We have anxiously considered the reference. We have considered the rival submissions that were made before us by the two learned counsel and the law. It is trite law that a reference is not an appeal and as a full court, it is not our duty to substitute our decision for that of a single judge on the basis that we do not agree with the decision or that we may nevertheless have reached a different conclusion on the matters that were before the learned single Judge. Our duty is not to interfere with the exercise of the discretion of a single judge of the court who incidentally acts as an agent of the full court, unless we are satisfied that he considered matters that he should not have considered or that he failed to consider matters he should have considered, and as a result arrived at a wrong decision or unless it is manifest from the case as a whole that the learned single judge was clearly wrong in the exercise of his discretion and as a result there has been misjustice. In the case of MBOGO V. SHAH (1968) EA 96, Sir Charles Newbold, P. stated:-
“We come now to the second matter which arises from this appeal, and that is the circumstances in which this court should upset the exercise of a discretion of a trial Judge where his discretion, as in this case, was completely unfettered. There are different ways of enunciating the principles which have been followed in this court, although I think they all more or less arrive at the same ultimate result. For myself I like to put it in the words that the Court of Appeal should not interfere with the exercise of the discretion of a judge unless it is satisfied that the judge in exercising his discretion has misdirected himself and in some matter and as a result has arrived at a wrong decision, or unless it is manifest from the case as a whole that the judge has been clearly wrong at the exercise of his discretion and that as a result there has been misjustice.”

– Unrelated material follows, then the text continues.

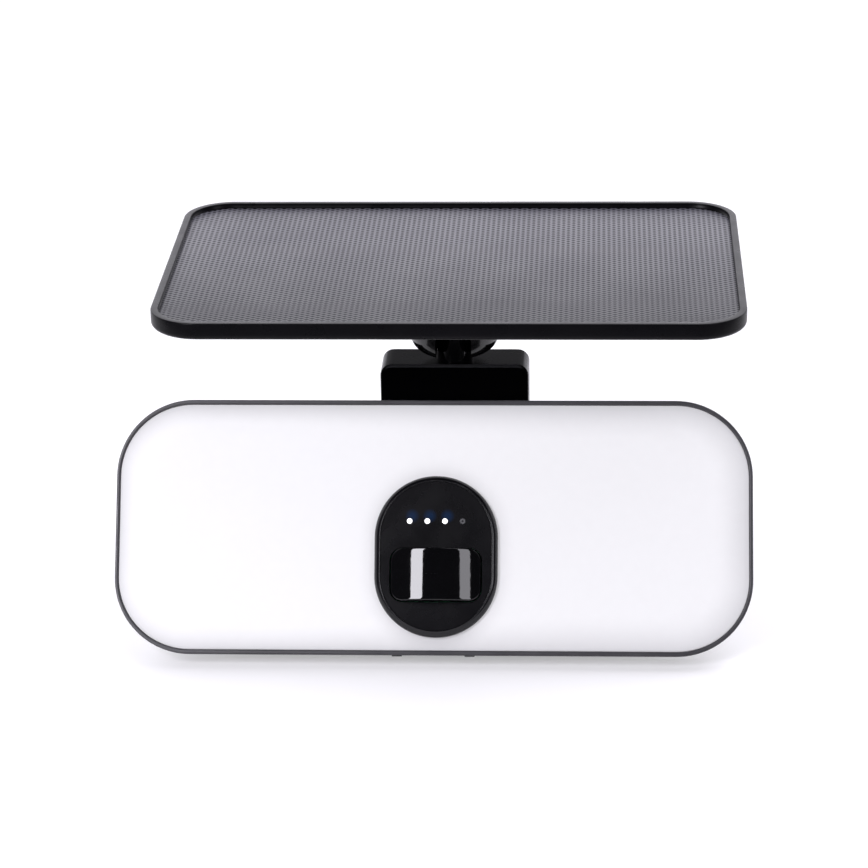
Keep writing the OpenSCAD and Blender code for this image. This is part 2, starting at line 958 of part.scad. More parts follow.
module pod_housing() {
    color([0.05, 0.05, 0.055])
    in_pod()
    translate([0, 0, pod_z])
    difference() {
        union() {
            upright(pod_front + 1.2, diffuser_front - 0.5)
                stadium(pod_w, pod_h);
            hull() {
                upright(pod_front + 1.2, pod_front + 1.3)
                    stadium(pod_w, pod_h);
                upright(pod_front, pod_front + 0.1)
                    stadium(pod_w - 2.6, pod_h - 2.6);
            }
            upright(diffuser_front - 0.6, pod_deep)
                stadium(pod_body_w, pod_body_h);
        }
        upright(pod_front - 1, face_front + face_t)
            stadium(pod_w - 2 * pod_lip, pod_h - 2 * pod_lip);
        upright(pod_front - 1, pod_deep + 1)
            stadium(pod_body_w - 2 * pod_body_wall, pod_body_h - 2 * pod_body_wall);
    }
    color([0.05, 0.05, 0.055])
    in_pod()
    for (z = [-1, 1])
        translate([0, 0, pod_z + z * pod_post_z])
            difference() {
                upright(sensor_board_y - 3, sensor_board_y)
                    square([pod_post_w, pod_post_w + 0.8], center = true);
                rod_y(small_r + fit, sensor_board_y - 4, sensor_board_y + 1);
            }
}

module pod_seal() {
    color([0.12, 0.12, 0.12])
    in_pod()
    translate([0, 0, pod_z])
        upright(diffuser_front - 0.5, diffuser_front)
            difference() {
                stadium(pod_w - 1.2, pod_h - 1.2);
                stadium(pod_body_w + 0.1, pod_body_h + 0.1);
            }
}

module pod_face() {
    color([0.1, 0.1, 0.105])
    in_pod()
    upright(face_front, face_front + face_t)
        difference() {
            translate([0, pod_z])
                stadium(pod_w - 2 * pod_lip - 0.2, pod_h - 2 * pod_lip - 0.2);
            translate([0, window_z])
                rounded(window_w + 2 * window_gap, window_h + 2 * window_gap, window_r + window_gap);
            for (i = [-1.5:1:1.5])
                translate([i * dot_pitch, dot_z])
                    circle(dot_r + fit);
        }
}

// Light pipe for one indicator dot, counted from the left
module light_pipe(i) {
    in_pod() {
        rod_y(dot_r, face_front - 0.1, face_front + face_t, (i - 1.5) * dot_pitch, dot_z);
        rod_y(dot_r + 0.7, face_front + face_t, sensor_board_y - 0.8, (i - 1.5) * dot_pitch, dot_z);
    }
}

module lit_indicators() {
    color("white")
    for (i = [0:2])
        light_pipe(i);
}

module unlit_indicator() {
    color([0.3, 0.3, 0.32])
    light_pipe(3);
}

module sensor_window() {
    skin = 1.5;
    centre_y = face_front - window_bulge + window_curve;
    color([0.02, 0.02, 0.025])
    in_pod()
    translate([0, 0, window_z])
    difference() {
        union() {
            intersection() {
                upright(face_front - window_bulge - 1, face_front + face_t)
                    rounded(window_w, window_h, window_r);
                translate([0, centre_y, 0])
                    cylinder(r = window_curve, h = 2 * window_h, center = true, $fn = 128);
            }
            upright(face_front + face_t, face_front + face_t + 1)
                rounded(window_w + 3, window_h + 3, window_r + 1);
        }
        intersection() {
            upright(face_front - window_bulge - 1, face_front + face_t + 2)
                rounded(window_w - 2 * skin, window_h - 2 * skin, window_r - skin);
            translate([0, centre_y, 0])
                cylinder(r = window_curve - skin, h = 2 * window_h, center = true, $fn = 128);
        }
    }
}

module motion_sensor() {
    color("silver")
    in_pod() {
        rod_y(4.1, -3.6, sensor_board_y - 0.6, 0, window_z);
        rod_y(4.6, sensor_board_y - 0.6, sensor_board_y, 0, window_z);
    }
}

module sensor_board() {
    color("darkgreen")
    in_pod()
    translate([0, 0, pod_z])
        upright(sensor_board_y, sensor_board_y + sensor_board_t)
            difference() {
                stadium(pod_body_w - 2 * pod_body_wall - 1, pod_body_h - 2 * pod_body_wall - 1);
                for (z = [-1, 1])
                    translate([0, z * pod_post_z])
                        circle(small_r + fit);
            }
}

module indicator_leds() {
    color([0.6, 0.75, 1])
    in_pod()
    for (i = [-1.5:1:1.5])
        translate([i * dot_pitch, sensor_board_y - 0.4, dot_z])
            cube([1.6, 0.7, 1.2], center = true);
}

module sensor_screws() {
    color("silver")
    in_pod()
    for (z = [-1, 1])
        translate([0, 0, pod_z + z * pod_post_z])
            from_back(sensor_board_y + sensor_board_t + small_head_t)
                screw(small_head_r, small_head_t, small_r, 5);
}

// ---- Battery bay ----

module control_board() {
    color("darkgreen")
    in_lamp()
    translate([control_x, 0, 0])
        upright(control_y, control_y + control_t)
            difference() {
                rounded(control_w, control_h, 2);
                for (x = [-1, 1], z = [-1, 1])
                    translate([x * control_fix_x, z * control_fix_z])
                        circle(small_r + fit);
            }
}

module board_parts() {
    top = control_y + control_t;
    color([0.15, 0.15, 0.16])
    in_lamp()
    translate([control_x, top, 0]) {
        rod_y(4, 0, 9, -16, 8);
        rod_y(4, 0, 9, -6, 8);
        translate([-14, 0, -14])
            cube([10, 1.4, 10]);
        translate([2, 0, -15])
            cube([12, 6, 12]);
        translate([4, 0, 2])
            cube([7, 1, 7]);
        translate([16, 0, -4])
            cube([6, 8, 14]);
    }
}

module control_screws() {
    color("silver")
    in_lamp()
    for (x = [-1, 1], z = [-1, 1])
        translate([control_x + x * control_fix_x, control_y - small_head_t, z * control_fix_z])
            rotate([90, 0, 0])
                screw(small_head_r, small_head_t, small_r, 8);
}

module battery_cradle() {
    inside = cell_len + 1;
    color([0.12, 0.12, 0.13])
    in_lamp()
    translate([cell_x, 0, 0])
    difference() {
        translate([0, 18.8, 0])
            cube([72, 16.4, 41], center = true);
        for (z = [-1, 1])
            rod_x(cell_r + 0.15, -inside / 2, inside / 2, cell_y, z * cell_z);
        translate([-inside / 2, cell_y, -cell_z - cell_r - 0.15])
            cube([inside, 20, 2 * (cell_z + cell_r + 0.15)]);
    }
}

module battery_cells() {
    color("steelblue")
    in_lamp()
    for (z = [-1, 1])
        rod_x(cell_r, cell_x - cell_len / 2, cell_x + cell_len / 2, cell_y, z * cell_z);
}

module battery_contacts() {
    color("goldenrod")
    in_lamp()
    for (side = [-1, 1], z = [-1, 1])
        translate([cell_x + side * (cell_len / 2 + 0.25), cell_y, z * cell_z])
            cube([0.4, 8, 10], center = true);
}

// ---- Push-buttons under the lamp ----

module button_switches() {
    color("gray")
    in_lamp()
    for (side = [-1, 1])
        translate([side * button_x, button_y - 0.1, tray_wall_z + 1.1 + button_travel + 0.3 + 2])
            cube([6, 2.4, 4], center = true);
}

// One button in its guide, with its tip below the lamp and a collar inside that stops it falling out
module push_button(side) {
    in_lamp()
    translate([side * button_x, button_y, 0]) {
        translate([0, button_d / 2, 0])
            rotate([90, 0, 0])
                linear_extrude(button_d)
                    polygon([
                        [-button_tip_w / 2, button_tip_z], [button_tip_w / 2, button_tip_z],
                        [button_w / 2, button_tip_z + 1.4], [button_w / 2, tray_wall_z + 0.1],
                        [-button_w / 2, tray_wall_z + 0.1], [-button_w / 2, button_tip_z + 1.4]
                    ]);
        translate([0, 0, tray_wall_z + 0.6])
            cube([button_w + 2.4, button_d, 1], center = true);
    }
}

module power_button() {
    color([0.2, 0.2, 0.21])
    push_button(-1);
}

module mode_button() {
    color([0.2, 0.2, 0.21])
    push_button(1);
}

wall_plate();
base_screws();
bracket_arm();
arm_screws();
bracket_body();
neck_bush();
pan_bolt();
pan_nut();
neck_stem();
neck_washer();
neck_nut();
neck_cup();
cup_screws();
panel_bolt();
panel_nut();
panel_washers();
panel_frame();
solar_backsheet();
solar_cells();
solar_film();
pan_knuckle();
tilt_bolt();
tilt_nut();
tilt_washers();
rear_housing();
battery_cover();
cover_seal();
cover_screws();
front_bezel();
housing_gasket();
housing_screws();
diffuser();
reflector();
led_board();
leds();
board_screws();
pod_housing();
pod_seal();
pod_face();
lit_indicators();
unlit_indicator();
sensor_window();
motion_sensor();
sensor_board();
indicator_leds();
sensor_screws();
control_board();
board_parts();
control_screws();
battery_cradle();
battery_cells();
battery_contacts();
button_switches();
power_button();
mode_button();
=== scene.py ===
"""Looks of the solar floodlight: studio, camera, procedural materials and the finer visible shells."""
import json
import math

import bpy
import numpy as np
from mathutils import Matrix, Vector


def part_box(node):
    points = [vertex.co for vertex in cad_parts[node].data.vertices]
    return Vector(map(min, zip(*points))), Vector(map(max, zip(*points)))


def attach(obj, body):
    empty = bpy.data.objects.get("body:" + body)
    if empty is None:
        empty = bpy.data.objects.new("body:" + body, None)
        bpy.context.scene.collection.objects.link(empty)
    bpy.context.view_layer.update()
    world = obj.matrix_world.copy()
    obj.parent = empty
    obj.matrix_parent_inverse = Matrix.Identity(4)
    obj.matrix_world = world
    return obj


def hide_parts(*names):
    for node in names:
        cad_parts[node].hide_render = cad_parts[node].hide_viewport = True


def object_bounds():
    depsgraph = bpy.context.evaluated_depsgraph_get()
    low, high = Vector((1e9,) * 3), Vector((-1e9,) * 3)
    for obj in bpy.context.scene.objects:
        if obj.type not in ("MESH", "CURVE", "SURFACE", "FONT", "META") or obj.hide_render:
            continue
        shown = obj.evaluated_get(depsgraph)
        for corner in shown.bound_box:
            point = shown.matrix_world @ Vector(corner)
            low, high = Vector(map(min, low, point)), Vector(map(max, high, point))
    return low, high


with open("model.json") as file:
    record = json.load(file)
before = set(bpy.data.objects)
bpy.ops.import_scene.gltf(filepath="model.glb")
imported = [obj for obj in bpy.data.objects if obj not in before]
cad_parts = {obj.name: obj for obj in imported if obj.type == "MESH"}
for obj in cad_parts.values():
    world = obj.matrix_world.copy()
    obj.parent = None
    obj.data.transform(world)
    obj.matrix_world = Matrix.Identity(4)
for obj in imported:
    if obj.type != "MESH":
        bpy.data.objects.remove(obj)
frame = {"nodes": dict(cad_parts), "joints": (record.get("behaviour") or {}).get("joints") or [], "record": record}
cad_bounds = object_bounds()
MM = 0.001
# Strengths of what glows, and how bright the room is in front of and behind the object
LIT_GLOW = 1.15
OPAL_GLOW = 0.53
# OPAL_EDGE_GLOW is the diffuser's dimmer glow under painted shade at its edges
OPAL_EDGE_GLOW = 0.02
# Strength of the floor's painted pool of light
FLOOR_LIGHT_POOL = 0.34
ROOM_FRONT = 0.03
ROOM_BACK = 2.2
STUDIO_WHITE = (0.99, 0.975, 1.045)
# Camera: angles in degrees, distances in metres, lens and sensor in millimetres.
# It aims at the neck at the height of the block's top, moved by the last two values
CAMERA_AZIMUTH = 3.07
CAMERA_ELEVATION = 22.08
CAMERA_ROLL = -1.0
CAMERA_DISTANCE = 1.3327
CAMERA_LENS = 136.04
SENSOR_WIDTH = 36
AIM_ACROSS = -0.00911
AIM_UP = -0.0311

# ---------------------------------------------------------------- the lamp's own frame
# From here to the studio, sizes typed here are in millimetres, and those read from the frame in metres
JOINTS = {joint["name"]: joint for joint in frame["joints"]}
LAMP_UP = Vector(JOINTS["power_press"]["axis"]).normalized()
LAMP_IN = Vector((0, LAMP_UP.z, -LAMP_UP.y))
PIVOT = Vector(JOINTS["lamp_tilt"]["pos_m"])
NECK = Vector(JOINTS["panel_swivel"]["pos_m"])
BEZEL_LOW, BEZEL_HIGH = (Vector(corner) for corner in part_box("front_bezel"))
LAMP_X = (BEZEL_LOW.x + BEZEL_HIGH.x) / 2
FACE_TO_PIVOT = 44
FACE = Vector((LAMP_X, PIVOT.y, PIVOT.z)) - LAMP_IN * (FACE_TO_PIVOT * MM)
POD_X = ((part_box("pod_housing")[0].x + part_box("pod_housing")[1].x) / 2 - LAMP_X) / MM
POD_Z = -11.8
POD_FACE_Y = -4.0
DOT_PITCH = 6.9
DOT_UP = 13.7
PANEL_LOW, PANEL_HIGH = (Vector(corner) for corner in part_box("panel_frame"))
PANEL_MID = (PANEL_LOW + PANEL_HIGH) / 2


def lamp_point(x, y, z):
    """A point in the row frame from millimetres right, into and up the lamp's face."""
    return FACE + Vector((x * MM, 0, 0)) + LAMP_IN * (y * MM) + LAMP_UP * (z * MM)


# ---------------------------------------------------------------- outlines and lofts
def rounded_outline(width, height, radius, count=24, along=0, up=0):
    """Points round a rounded rectangle, with the same number whatever its size.

    along and up are the numbers of extra points on each flat and each upright side."""
    points = []
    for cx, cy, start, extra in ((1, 1, 0, along), (-1, 1, 90, up), (-1, -1, 180, along), (1, -1, 270, up)):
        for step in range(count + 1):
            angle = math.radians(start + 90 * step / count)
            points.append((cx * (width / 2 - radius) + radius * math.cos(angle),
                           cy * (height / 2 - radius) + radius * math.sin(angle)))
        side_x, side_y = {0: (-1, 0), 90: (0, -1), 180: (1, 0), 270: (0, 1)}[start]
        length = (width if side_x else height) - 2 * radius
        last_x, last_y = points[-1]
        for k in range(1, extra + 1):
            part = length * k / (extra + 1)
            points.append((last_x + side_x * part, last_y + side_y * part))
    return points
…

In the reference before us, it was not in dispute that the learned single judge in hearing application which was brought under rule 4 of this Courts rules, was exercising unfettered discretionary jurisdiction. He was aware of this aspect and incorporated it in his ruling. He was also aware that in doing so he had to have reasons upon which to exercise that discretion and that it was not to be exercised upon his own whims nor capriciously. He was aware of the requirements of guidelines for the exercise of that discretion which are that the applicant seeking orders under Rule 4 of this Court’s rules had to state the period of delay, the reasons for that delay or put another way, give explanation for the delay; that he had to consider if possible, the merits of the intended appeal and whether the respondent in such an application would suffer prejudice if the application is granted.
In our perusal of the ruling, we note that the learned Judge set out the affidavit sworn by the applicant that set out the delay period and the explanation for the delay. He certainly did not consider the entire 15 years as a whole period of delay without explanation. He for instance stated at page 5 of the ruling:
“It will also be apparent that between October 2003 and September, 2007, a period of 4 years, he never bothered to visit the court registry to find out the position regarding his appeal.”
The four years was the period after the appellant left prison and thus the learned Judge did not consider as delay period, the period the applicant was in jail. Further the main part of his ruling clearly indicated that the question of the merit of the appeal was in his mind, but he felt that on the facts before him the alleged merit of the intended appeal could not override other factors. That was in exercise of his discretion and the court cannot fault him on that. As to the question of prejudice, the learned Judge in his comments was responding to Mr. Maari’s submissions and he was entitled to do so as that was a matter canvassed before him by Mr. Maari representing a party before him.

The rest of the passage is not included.